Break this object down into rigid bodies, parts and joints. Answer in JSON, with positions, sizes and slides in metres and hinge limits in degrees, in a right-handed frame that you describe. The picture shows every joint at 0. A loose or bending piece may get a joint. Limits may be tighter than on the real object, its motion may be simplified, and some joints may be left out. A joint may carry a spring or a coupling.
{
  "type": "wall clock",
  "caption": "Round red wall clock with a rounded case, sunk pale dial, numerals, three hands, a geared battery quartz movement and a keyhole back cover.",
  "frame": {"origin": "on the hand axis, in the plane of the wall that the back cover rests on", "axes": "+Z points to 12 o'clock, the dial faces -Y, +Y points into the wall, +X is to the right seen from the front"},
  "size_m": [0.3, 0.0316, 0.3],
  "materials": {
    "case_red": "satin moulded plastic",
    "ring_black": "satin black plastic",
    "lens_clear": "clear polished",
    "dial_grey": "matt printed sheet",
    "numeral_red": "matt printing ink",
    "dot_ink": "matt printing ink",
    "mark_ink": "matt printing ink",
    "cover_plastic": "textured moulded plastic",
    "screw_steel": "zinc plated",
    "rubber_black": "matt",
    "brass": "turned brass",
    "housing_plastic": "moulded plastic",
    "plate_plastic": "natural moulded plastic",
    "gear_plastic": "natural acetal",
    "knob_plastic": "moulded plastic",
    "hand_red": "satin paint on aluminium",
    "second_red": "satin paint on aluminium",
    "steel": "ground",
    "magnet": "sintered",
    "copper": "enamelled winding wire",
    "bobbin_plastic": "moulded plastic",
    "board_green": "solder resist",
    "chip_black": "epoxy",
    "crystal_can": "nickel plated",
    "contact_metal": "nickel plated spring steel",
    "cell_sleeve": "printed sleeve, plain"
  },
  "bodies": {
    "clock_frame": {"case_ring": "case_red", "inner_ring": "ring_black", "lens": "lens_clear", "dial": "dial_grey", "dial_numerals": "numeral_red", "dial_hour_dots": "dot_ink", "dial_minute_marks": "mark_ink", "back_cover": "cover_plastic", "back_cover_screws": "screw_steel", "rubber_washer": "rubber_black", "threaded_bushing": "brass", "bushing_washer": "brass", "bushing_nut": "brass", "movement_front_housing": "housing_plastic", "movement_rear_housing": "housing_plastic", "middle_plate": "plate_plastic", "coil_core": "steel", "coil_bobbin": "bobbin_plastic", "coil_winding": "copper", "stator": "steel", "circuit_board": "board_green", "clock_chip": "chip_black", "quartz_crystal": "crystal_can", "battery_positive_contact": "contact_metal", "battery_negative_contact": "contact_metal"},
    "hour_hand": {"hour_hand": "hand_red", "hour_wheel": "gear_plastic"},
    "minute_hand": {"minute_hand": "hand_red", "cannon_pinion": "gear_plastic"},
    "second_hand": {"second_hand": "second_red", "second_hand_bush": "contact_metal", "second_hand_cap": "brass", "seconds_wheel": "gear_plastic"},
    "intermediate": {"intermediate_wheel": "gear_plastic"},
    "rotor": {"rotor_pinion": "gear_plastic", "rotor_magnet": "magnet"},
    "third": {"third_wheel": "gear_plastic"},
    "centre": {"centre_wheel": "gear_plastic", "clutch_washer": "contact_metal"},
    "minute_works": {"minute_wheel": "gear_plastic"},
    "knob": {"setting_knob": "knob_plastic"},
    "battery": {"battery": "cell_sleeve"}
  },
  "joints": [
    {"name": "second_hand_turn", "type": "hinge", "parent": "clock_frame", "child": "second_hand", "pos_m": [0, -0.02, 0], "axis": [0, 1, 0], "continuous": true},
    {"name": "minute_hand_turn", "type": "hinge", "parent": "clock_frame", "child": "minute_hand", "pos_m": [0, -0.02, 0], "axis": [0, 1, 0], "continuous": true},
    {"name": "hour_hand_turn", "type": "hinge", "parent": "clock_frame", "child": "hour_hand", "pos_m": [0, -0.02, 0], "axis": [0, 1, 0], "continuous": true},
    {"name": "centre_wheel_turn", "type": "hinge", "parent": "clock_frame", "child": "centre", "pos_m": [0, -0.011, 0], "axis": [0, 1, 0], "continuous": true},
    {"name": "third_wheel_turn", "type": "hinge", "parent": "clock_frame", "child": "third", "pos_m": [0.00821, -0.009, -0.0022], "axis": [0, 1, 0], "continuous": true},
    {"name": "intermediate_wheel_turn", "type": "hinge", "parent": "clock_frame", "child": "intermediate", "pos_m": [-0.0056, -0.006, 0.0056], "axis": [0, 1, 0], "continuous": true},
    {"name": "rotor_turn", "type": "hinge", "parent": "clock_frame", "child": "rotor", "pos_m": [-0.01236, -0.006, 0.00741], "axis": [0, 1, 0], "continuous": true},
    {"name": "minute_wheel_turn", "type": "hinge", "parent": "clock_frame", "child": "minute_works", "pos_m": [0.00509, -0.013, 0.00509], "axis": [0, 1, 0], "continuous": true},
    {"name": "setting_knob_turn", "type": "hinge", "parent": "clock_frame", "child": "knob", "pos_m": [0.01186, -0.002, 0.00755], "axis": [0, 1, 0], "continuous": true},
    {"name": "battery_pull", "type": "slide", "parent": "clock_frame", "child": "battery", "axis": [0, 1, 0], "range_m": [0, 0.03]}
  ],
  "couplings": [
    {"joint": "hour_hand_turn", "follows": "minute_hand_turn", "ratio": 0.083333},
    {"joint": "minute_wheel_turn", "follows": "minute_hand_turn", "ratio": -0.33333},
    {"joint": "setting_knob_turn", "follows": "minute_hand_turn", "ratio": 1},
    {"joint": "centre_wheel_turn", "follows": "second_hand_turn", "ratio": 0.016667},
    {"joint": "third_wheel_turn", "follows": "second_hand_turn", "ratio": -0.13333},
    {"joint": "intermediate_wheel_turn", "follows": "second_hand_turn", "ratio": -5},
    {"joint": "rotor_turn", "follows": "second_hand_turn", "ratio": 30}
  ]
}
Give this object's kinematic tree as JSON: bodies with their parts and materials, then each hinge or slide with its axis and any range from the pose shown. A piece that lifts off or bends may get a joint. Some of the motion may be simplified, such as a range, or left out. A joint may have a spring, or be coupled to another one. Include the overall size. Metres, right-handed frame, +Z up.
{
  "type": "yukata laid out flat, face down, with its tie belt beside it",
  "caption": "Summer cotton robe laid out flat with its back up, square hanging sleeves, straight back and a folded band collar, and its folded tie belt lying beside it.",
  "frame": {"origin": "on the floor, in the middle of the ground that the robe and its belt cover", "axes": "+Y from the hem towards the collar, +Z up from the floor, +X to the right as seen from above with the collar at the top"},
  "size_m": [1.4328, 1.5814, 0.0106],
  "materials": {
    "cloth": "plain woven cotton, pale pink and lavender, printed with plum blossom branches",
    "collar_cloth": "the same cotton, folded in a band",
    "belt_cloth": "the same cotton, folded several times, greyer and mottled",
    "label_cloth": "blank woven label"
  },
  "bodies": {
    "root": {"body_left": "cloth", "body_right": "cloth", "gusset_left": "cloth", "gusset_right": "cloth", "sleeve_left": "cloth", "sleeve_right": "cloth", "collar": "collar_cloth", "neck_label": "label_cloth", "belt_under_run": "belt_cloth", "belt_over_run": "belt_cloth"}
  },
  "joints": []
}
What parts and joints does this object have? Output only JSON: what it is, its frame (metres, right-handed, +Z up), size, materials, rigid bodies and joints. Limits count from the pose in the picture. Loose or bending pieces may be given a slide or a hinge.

» WHAT IS EXPECTED: Each line of the material above must be retyped precisely.

» TASK SOLUTION:
Break this object down into rigid bodies, parts and joints. Answer in JSON, with positions, sizes and slides in metres and hinge limits in degrees, in a right-handed frame that you describe. The picture shows every joint at 0. A loose or bending piece may get a joint. Limits may be tighter than on the real object, its motion may be simplified, and some joints may be left out. A joint may carry a spring or a coupling.
{
  "type": "wall clock",
  "caption": "Round red wall clock with a rounded case, sunk pale dial, numerals, three hands, a geared battery quartz movement and a keyhole back cover.",
  "frame": {"origin": "on the hand axis, in the plane of the wall that the back cover rests on", "axes": "+Z points to 12 o'clock, the dial faces -Y, +Y points into the wall, +X is to the right seen from the front"},
  "size_m": [0.3, 0.0316, 0.3],
  "materials": {
    "case_red": "satin moulded plastic",
    "ring_black": "satin black plastic",
    "lens_clear": "clear polished",
    "dial_grey": "matt printed sheet",
    "numeral_red": "matt printing ink",
    "dot_ink": "matt printing ink",
    "mark_ink": "matt printing ink",
    "cover_plastic": "textured moulded plastic",
    "screw_steel": "zinc plated",
    "rubber_black": "matt",
    "brass": "turned brass",
    "housing_plastic": "moulded plastic",
    "plate_plastic": "natural moulded plastic",
    "gear_plastic": "natural acetal",
    "knob_plastic": "moulded plastic",
    "hand_red": "satin paint on aluminium",
    "second_red": "satin paint on aluminium",
    "steel": "ground",
    "magnet": "sintered",
    "copper": "enamelled winding wire",
    "bobbin_plastic": "moulded plastic",
    "board_green": "solder resist",
    "chip_black": "epoxy",
    "crystal_can": "nickel plated",
    "contact_metal": "nickel plated spring steel",
    "cell_sleeve": "printed sleeve, plain"
  },
  "bodies": {
    "clock_frame": {"case_ring": "case_red", "inner_ring": "ring_black", "lens": "lens_clear", "dial": "dial_grey", "dial_numerals": "numeral_red", "dial_hour_dots": "dot_ink", "dial_minute_marks": "mark_ink", "back_cover": "cover_plastic", "back_cover_screws": "screw_steel", "rubber_washer": "rubber_black", "threaded_bushing": "brass", "bushing_washer": "brass", "bushing_nut": "brass", "movement_front_housing": "housing_plastic", "movement_rear_housing": "housing_plastic", "middle_plate": "plate_plastic", "coil_core": "steel", "coil_bobbin": "bobbin_plastic", "coil_winding": "copper", "stator": "steel", "circuit_board": "board_green", "clock_chip": "chip_black", "quartz_crystal": "crystal_can", "battery_positive_contact": "contact_metal", "battery_negative_contact": "contact_metal"},
    "hour_hand": {"hour_hand": "hand_red", "hour_wheel": "gear_plastic"},
    "minute_hand": {"minute_hand": "hand_red", "cannon_pinion": "gear_plastic"},
    "second_hand": {"second_hand": "second_red", "second_hand_bush": "contact_metal", "second_hand_cap": "brass", "seconds_wheel": "gear_plastic"},
    "intermediate": {"intermediate_wheel": "gear_plastic"},
    "rotor": {"rotor_pinion": "gear_plastic", "rotor_magnet": "magnet"},
    "third": {"third_wheel": "gear_plastic"},
    "centre": {"centre_wheel": "gear_plastic", "clutch_washer": "contact_metal"},
    "minute_works": {"minute_wheel": "gear_plastic"},
    "knob": {"setting_knob": "knob_plastic"},
    "battery": {"battery": "cell_sleeve"}
  },
  "joints": [
    {"name": "second_hand_turn", "type": "hinge", "parent": "clock_frame", "child": "second_hand", "pos_m": [0, -0.02, 0], "axis": [0, 1, 0], "continuous": true},
    {"name": "minute_hand_turn", "type": "hinge", "parent": "clock_frame", "child": "minute_hand", "pos_m": [0, -0.02, 0], "axis": [0, 1, 0], "continuous": true},
    {"name": "hour_hand_turn", "type": "hinge", "parent": "clock_frame", "child": "hour_hand", "pos_m": [0, -0.02, 0], "axis": [0, 1, 0], "continuous": true},
    {"name": "centre_wheel_turn", "type": "hinge", "parent": "clock_frame", "child": "centre", "pos_m": [0, -0.011, 0], "axis": [0, 1, 0], "continuous": true},
    {"name": "third_wheel_turn", "type": "hinge", "parent": "clock_frame", "child": "third", "pos_m": [0.00821, -0.009, -0.0022], "axis": [0, 1, 0], "continuous": true},
    {"name": "intermediate_wheel_turn", "type": "hinge", "parent": "clock_frame", "child": "intermediate", "pos_m": [-0.0056, -0.006, 0.0056], "axis": [0, 1, 0], "continuous": true},
    {"name": "rotor_turn", "type": "hinge", "parent": "clock_frame", "child": "rotor", "pos_m": [-0.01236, -0.006, 0.00741], "axis": [0, 1, 0], "continuous": true},
    {"name": "minute_wheel_turn", "type": "hinge", "parent": "clock_frame", "child": "minute_works", "pos_m": [0.00509, -0.013, 0.00509], "axis": [0, 1, 0], "continuous": true},
    {"name": "setting_knob_turn", "type": "hinge", "parent": "clock_frame", "child": "knob", "pos_m": [0.01186, -0.002, 0.00755], "axis": [0, 1, 0], "continuous": true},
    {"name": "battery_pull", "type": "slide", "parent": "clock_frame", "child": "battery", "axis": [0, 1, 0], "range_m": [0, 0.03]}
  ],
  "couplings": [
    {"joint": "hour_hand_turn", "follows": "minute_hand_turn", "ratio": 0.083333},
    {"joint": "minute_wheel_turn", "follows": "minute_hand_turn", "ratio": -0.33333},
    {"joint": "setting_knob_turn", "follows": "minute_hand_turn", "ratio": 1},
    {"joint": "centre_wheel_turn", "follows": "second_hand_turn", "ratio": 0.016667},
    {"joint": "third_wheel_turn", "follows": "second_hand_turn", "ratio": -0.13333},
    {"joint": "intermediate_wheel_turn", "follows": "second_hand_turn", "ratio": -5},
    {"joint": "rotor_turn", "follows": "second_hand_turn", "ratio": 30}
  ]
}
Give this object's kinematic tree as JSON: bodies with their parts and materials, then each hinge or slide with its axis and any range from the pose shown. A piece that lifts off or bends may get a joint. Some of the motion may be simplified, such as a range, or left out. A joint may have a spring, or be coupled to another one. Include the overall size. Metres, right-handed frame, +Z up.
{
  "type": "yukata laid out flat, face down, with its tie belt beside it",
  "caption": "Summer cotton robe laid out flat with its back up, square hanging sleeves, straight back and a folded band collar, and its folded tie belt lying beside it.",
  "frame": {"origin": "on the floor, in the middle of the ground that the robe and its belt cover", "axes": "+Y from the hem towards the collar, +Z up from the floor, +X to the right as seen from above with the collar at the top"},
  "size_m": [1.4328, 1.5814, 0.0106],
  "materials": {
    "cloth": "plain woven cotton, pale pink and lavender, printed with plum blossom branches",
    "collar_cloth": "the same cotton, folded in a band",
    "belt_cloth": "the same cotton, folded several times, greyer and mottled",
    "label_cloth": "blank woven label"
  },
  "bodies": {
    "root": {"body_left": "cloth", "body_right": "cloth", "gusset_left": "cloth", "gusset_right": "cloth", "sleeve_left": "cloth", "sleeve_right": "cloth", "collar": "collar_cloth", "neck_label": "label_cloth", "belt_under_run": "belt_cloth", "belt_over_run": "belt_cloth"}
  },
  "joints": []
}
What parts and joints does this object have? Output only JSON: what it is, its frame (metres, right-handed, +Z up), size, materials, rigid bodies and joints. Limits count from the pose in the picture. Loose or bending pieces may be given a slide or a hinge.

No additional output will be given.